IGAP’s awareness raising project is funded by a grant from the The Albanian Initiative: Coordinated Action Against Human Trafficking, (CAAHT), funded by the U.S. Agency for International Development (USAID) and implemented by Creative Associates International, Inc.

CAAHT is one of the largest programs in USAID’s response to its mandate handed down by Congress to combat trafficking in persons, to ensure the just and effective punishment of traffickers and to protect victims. It  provides grants to Albanian and international NGOs whose focus is to prevent trafficking as well as assist and reintegrate women and girls into their communities. Albania is a focus of anti-trafficking programs because political turbulence and a rough transition to a market economy have made it a country of origin as well as transit for trafficking in persons.

“IGAP has acquainted us with lots of new knowledge. It taught us to care for our lives and not trust people who promise big things. Above all they helped me find a job, and it is the first time somebody takes care of me, apart from my mother,” said 18-year old Alma, an IGAP beneficiary.

The ways in which girls and women fall prey to trafficking varies. Some are kidnapped, some are sold and others are made vulnerable to trafficking by false promises – of employment, marriage, education or other opportunities.  Girls in rural areas are particularly vulnerable to these tactics because they are more often not educated, isolated and have little access to mass media to learn how to avoid these traps. Complicating matters further is the prevailing mentality in rural communities, which denies that trafficking occurs at all because most trafficked girls and women are taken to Italy and Greece, and to a lesser extent, Belgium and the Netherlands, where they lose contact with their friends and families.

Marjana, a 17-year-old IGAP beneficiary, said she knows someone from her village who was trafficked.  The victim came from a poor family whose father was unemployed. “She was the eldest daughter and one day we heard that she left for Italy with a local guy. After some months the guy came back alone, helped the family and took away her two sisters. For some time, the family’s finances were arranged as they had only a son to care for. But, after some months, the eldest daughter was brought back dead. We heard that [the father] left for Italy to search for his other two daughters. So far, we have heard nothing about them,” said Marjana.

IGAP’s campaign to diminish rural girls’ vulnerabilities to being trafficked, utilizes local coordinators who identify girls at risk.  Rural girls often drop out of school after the first year of secondary school for economic and cultural reasons. Families sometimes keep girls at home to help with housework and because they fear their honor will be compromised. Through meetings at community centers and churches and by visiting individual homes, local coordinators earn the trust of girls to teach them about the dangers of trafficking.

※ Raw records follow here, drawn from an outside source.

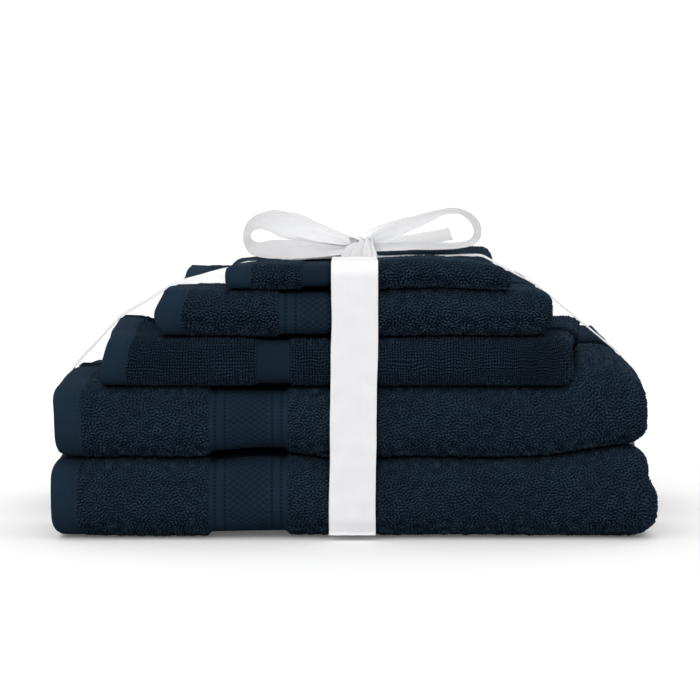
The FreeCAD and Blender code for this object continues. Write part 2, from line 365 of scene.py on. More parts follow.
TERRY = terry_material("navy_terry", 900.0)
MAT_TERRY = terry_material("navy_mat_terry", 1300.0)
# Two copies of one satin: the bow's is more translucent and is also painted paler, as painted light on the
# bow.
SATIN = satin_material("white_satin", 0.33, 0.885)            # lies against the towels
BOW_SATIN_PAINTED_PALER = satin_material("white_satin_bow_painted_paler", 0.95, 0.94)    # stands free, so light comes through it


# -------- folding a cloth

def which_part(starts, distance):
    """The number of the part that each distance falls in. The first and the last part have no outer limit."""
    return np.maximum(np.searchsorted(starts, distance, side="right") - 1, 0)


class Path:
    """A line of straight runs and half-turns in one plane, followed by distance."""

    def __init__(self):
        self.parts = []
        self.length = 0.0

    def add(self, kind, length, follow):
        self.parts.append((kind, self.length, length, follow))
        self.length += length

    def run(self, start, direction, length):
        def follow(d):
            return np.array(start) + d[:, None] * np.array(direction), np.array(direction)

        self.add("run", length, follow)

    def turn(self, centre, radius, start_angle, sweep, length):
        """An arc, which takes up length of the cloth whatever its radius."""
        def follow(d):
            angle = start_angle + sweep * d / length
            ray = np.stack([np.cos(angle), np.sin(angle)], -1)
            return np.array(centre) + radius * ray, np.sign(sweep) * np.stack([-ray[:, 1], ray[:, 0]], -1)

        self.add("turn", length, follow)

    def at(self, distance):
        """The point, and the direction of travel, at each distance."""
        point = np.zeros(distance.shape + (2,))
        heading = np.zeros(distance.shape + (2,))
        number = which_part([part[1] for part in self.parts], distance)
        for k, (kind, start, length, follow) in enumerate(self.parts):
            inside = number == k
            point[inside], heading[inside] = follow(distance[inside] - start)
        return point, heading


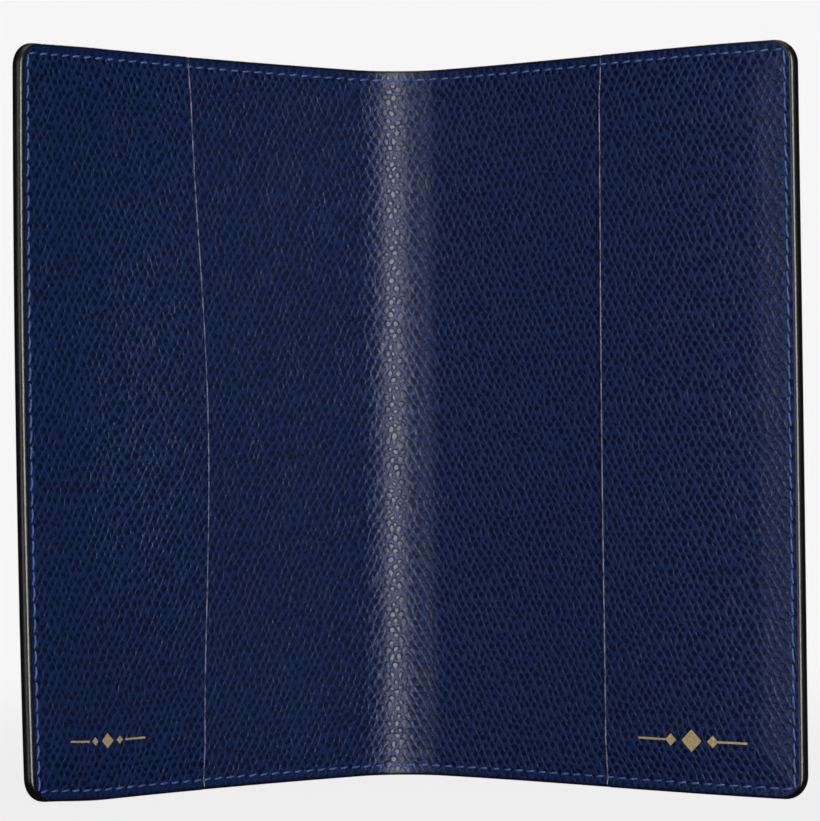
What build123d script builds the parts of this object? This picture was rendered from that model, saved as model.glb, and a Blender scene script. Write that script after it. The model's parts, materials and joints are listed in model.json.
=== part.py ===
from build123d import *
import os

# A passport holder standing open on its lower edge. Millimetres, +Z up, the spine toward +Y and the
# two fore-edges toward -Y, so the inside faces look toward -Y.

# Overall size, measured with the holder flat open
HEIGHT = 140.0
OPEN_WIDTH = 190.0
SPINE_WIDTH = 9.0
CORNER_RADIUS = 4.5

# How far each cover is folded in from flat at rest, degrees
LEFT_ANGLE = 44.5
RIGHT_ANGLE = 40.5

# Layers, from the inside face outward
LINING = 0.5
STIFFENER = 0.4
OUTER_LEATHER = 0.9
FOLD_GAP = 0.1

# Pocket panels
PANEL = 0.6
POCKET_GAP = 1.0
POCKET_RIM = 3.5
POCKET_SLOPE = 2.5
POCKET_WIDTH = 44.8

# Edge paint, thread and foil
PAINT = 0.2
SEAM_INSET = 2.0
STITCHES_ACROSS = 64
STITCHES_UP = 47
STITCH_LENGTH = 2.0
STITCH_SLANT = 6.0
THREAD = 0.44
FOIL = 0.05
LEFT_FOIL = (70.2, 11.0, 19.6, 2.8)
RIGHT_FOIL = (66.4, 10.0, 25.0, 4.2)

# Sizes that follow from those above
COVER_WIDTH = (OPEN_WIDTH - SPINE_WIDTH) / 2
HALF_SPINE = SPINE_WIDTH / 2
BOARD_FACE = LINING + STIFFENER
STACK = BOARD_FACE + OUTER_LEATHER
PITCH_ACROSS = (OPEN_WIDTH - 2 * SEAM_INSET) / STITCHES_ACROSS
PITCH_UP = (HEIGHT - 2 * SEAM_INSET) / STITCHES_UP


def rectangle(x0, x1, z0, z1):
    """A flat rectangle between two corners."""
    return Pos((x0 + x1) / 2, (z0 + z1) / 2) * Rectangle(x1 - x0, z1 - z0)


def upright(sketch, y):
    """A flat outline stood up so that its second axis becomes +Z, at depth y."""
    return Plane(origin=(0, y, 0), x_dir=(1, 0, 0), z_dir=(0, -1, 0)) * sketch


def slab(sketch, y0, y1):
    """An upright sheet between two depths."""
    return extrude(upright(sketch, y0), amount=y1 - y0, dir=(0, 1, 0))


# The spine. Each layer wraps round both fold lines as a quarter circle, so that the outside stays
# closed while a cover swings about the fold line on the inside face.


def spine_profile(inner, outer):
    """Plan view of one spine layer between two distances from the inside face."""
    ring = Circle(outer)
    if inner > 0:
        ring -= Circle(inner)
    quarter = Pos(HALF_SPINE, 0) * (ring & rectangle(0, outer, 0, outer))
    straight = rectangle(-HALF_SPINE, HALF_SPINE, inner, outer)
    return straight + quarter + mirror(quarter, about=Plane.YZ)


def spine_layer(inner, outer):
    """One spine layer at its full height inside the edge paint."""
    return Pos(0, 0, PAINT) * extrude(spine_profile(inner, outer), amount=HEIGHT - 2 * PAINT)


def spine_edge_paint():
    """The painted ends of the spine's layers."""
    strip = extrude(spine_profile(0, STACK), amount=PAINT)
    return [strip, Pos(0, 0, HEIGHT - PAINT) * strip]


# A cover, in its own frame: the fold line at x = 0, x toward the fore-edge, y = 0 on the lining's
# face and +y toward the outside.


def outline(inset):
    """A cover's outline with rounded outer corners, drawn in by an amount on its three free sides."""
    sheet = rectangle(0, COVER_WIDTH - inset, inset, HEIGHT - inset)
    corners = sheet.vertices().group_by(Axis.X)[-1]
    return fillet(corners, CORNER_RADIUS - inset)


def fold_clearance():
    """The round space that a cover leaves for the spine's wrapped edge."""
    return Cylinder(STACK + FOLD_GAP, HEIGHT, align=(Align.CENTER, Align.CENTER, Align.MIN))


def cover_layer(y0, y1):
    """One full-size layer of a cover."""
    return slab(outline(PAINT), y0, y1) - fold_clearance()


def raised_centre(pocket_width, base, top):
    """The part of a pocket panel that stands off the lining, sloping up from the sewn rim."""
    start = COVER_WIDTH - pocket_width - 10
    end = COVER_WIDTH - POCKET_RIM
    low = rectangle(start, end, POCKET_RIM, HEIGHT - POCKET_RIM)
    rise = POCKET_RIM + POCKET_SLOPE
    high = rectangle(start, end - POCKET_SLOPE, rise, HEIGHT - rise)
    return loft([upright(low, base).face(), upright(high, top).face()], ruled=True)


def pocket_skin(pocket_width):
    """A pocket panel's whole section, flat on the lining at its rim and raised inside it."""
    flat = slab(outline(PAINT), -PANEL, 0)
    outside = raised_centre(pocket_width, -PANEL, -PANEL - POCKET_GAP)
    inside = raised_centre(pocket_width, 0, -POCKET_GAP)
    return flat + outside - inside


def skin_between(skin, x0, x1, z0, z1):
    """The part of a pocket panel's section inside a rectangle."""
    return skin & slab(rectangle(x0, x1, z0, z1), -PANEL - POCKET_GAP, 0)


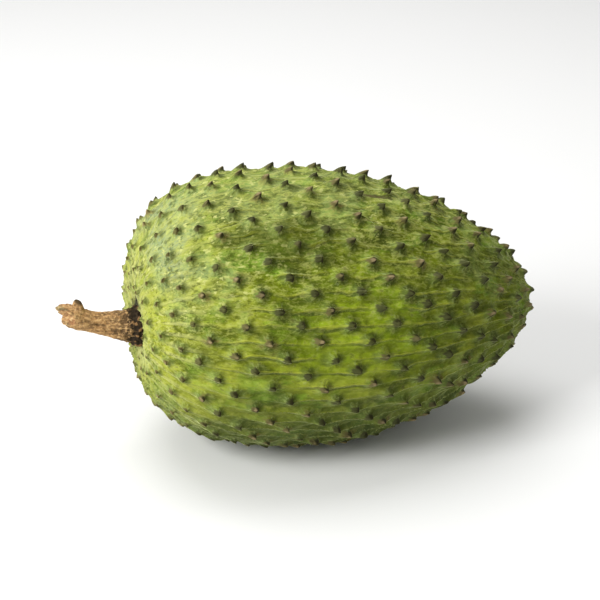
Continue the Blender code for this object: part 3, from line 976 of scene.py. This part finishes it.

“At first contact, they [young girls] seem to be uncertain because they consider trafficking to be a social phenomena that is still too taboo to talk about. That is why our approach is very delicate and tactful, so that the girls can feel confident to talk with us. I can say that in general, after the first contact, they [the girls] participate with pleasure in the project activities and are open to talking with us,” Edmira Muco, local coordinator for the Lushnje district.

IGAP’s awareness raising efforts have struck a cord with rural girls such as Marjana. “I did not feel that I was at risk before because I was thinking that these girls [trafficking victims] were leaving Albania for pleasure and by their own will and they were getting lots of money. Now I know what a trafficking victim is and I am told that we should be very careful and responsible when taking a step in life,” Marjana said.

IGAP is only one of 23 grantees the CAAHT program is supporting through it’s $2.1 million grant fund. In the past year  alone, CAAHT grants have reached more than 9,000 people through prevention programs throughout Albania. More than 1,500 women and girls received assistance from a variety of anti-trafficking stakeholders. Another 95 women and girls were provided with protection and reintegration assistance.